Recent revelations in sport enhancing drugs and genetic enhancement have caused the athlete to no longer be the one responsible for his or her successes.

“(Success) does not result from an age or a developed ability, which is the point of the competition or test, ” Parker said. “Rather, it results from an external factor, the ability of one’s body to efficiently utilize a drug.”

Parker continued, arguing that society must focus on disadvantages over advantages, and a society must decide which social disadvantages should be prevented from undermining equality of opportunity.

“All theories of justice seek to eliminate at least some formal and informal barriers to the exercise of one’s abilities,” Parker said.

Historically, sports do ban items, such as steroids and polyurethane swimsuits, because these items give athletes unfair advantages. However, there are no restrictions on other things, like how much coaching an athlete can receive or the quality of shoes a tennis player can wear.

“We have to decide how we are going to treat future genetic enhancement,” Parker said. “Now we can go on to argue that whether the enterprise of sport can consistently justify its decision with genetic enhancement will depend both on the decision that is made and on what view of individual effort we can ultimately maintain.”

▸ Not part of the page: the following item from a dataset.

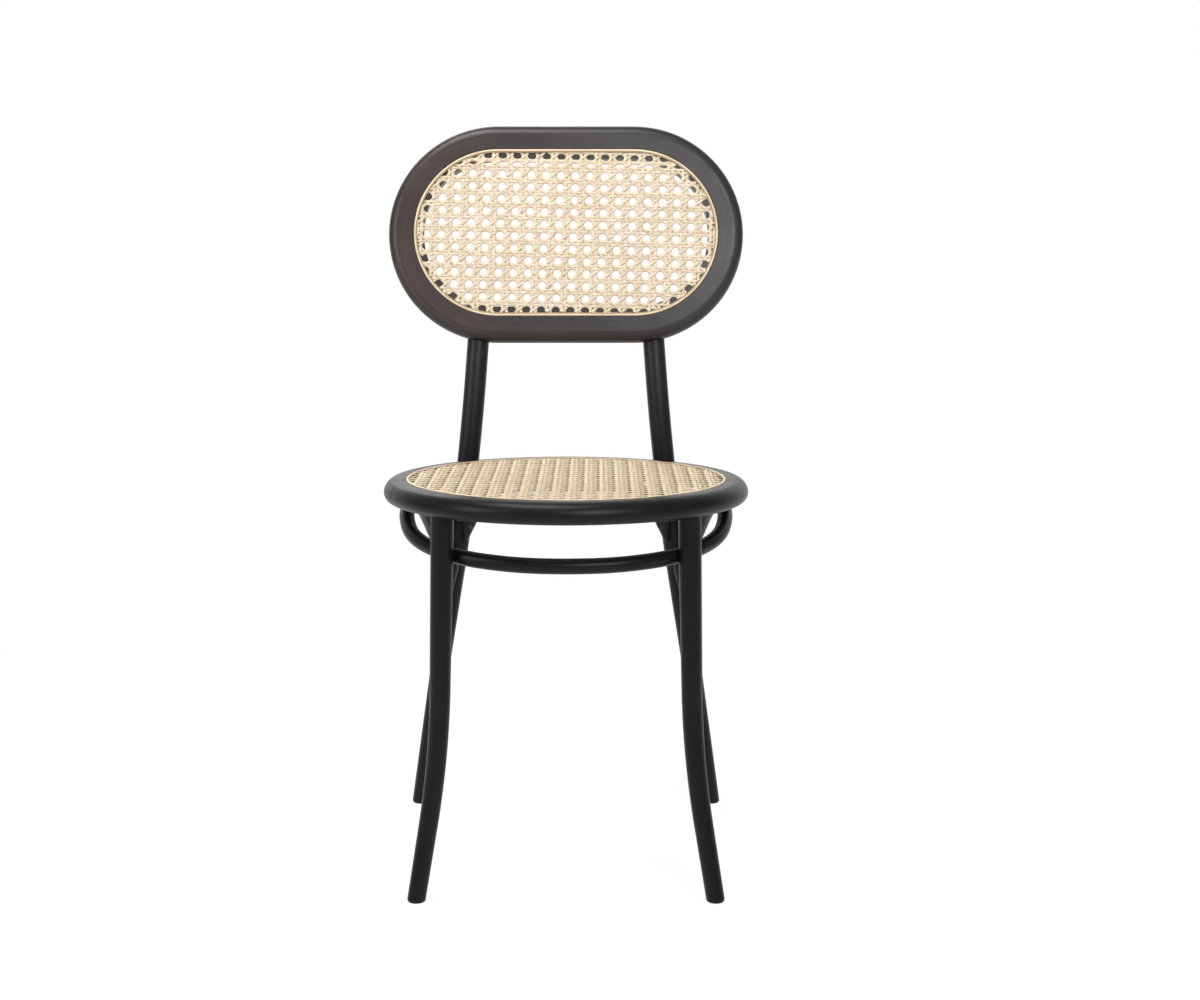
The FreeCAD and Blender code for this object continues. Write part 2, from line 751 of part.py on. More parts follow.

Individual effort, including grit and determination, is often considered to be well within the individual’s control, according to Parker. However, Parker did suggest that many components of individual effort are actually not in the individual’s control and are actually influenced by unjust social practices that are beyond the individual’s control.

“It takes a village,” Parker said. “It takes privilege and a village that works behind the effort.”

The World Anti-Doping Agency, which is an International Olympic Committee initiative, does currently have a ban on genetic modification that restricts anyone with genetic modification from participating in sports.

“The question then becomes, can we tell whether you have been genetically modified as opposed to the product of natural evolution?” Parker said.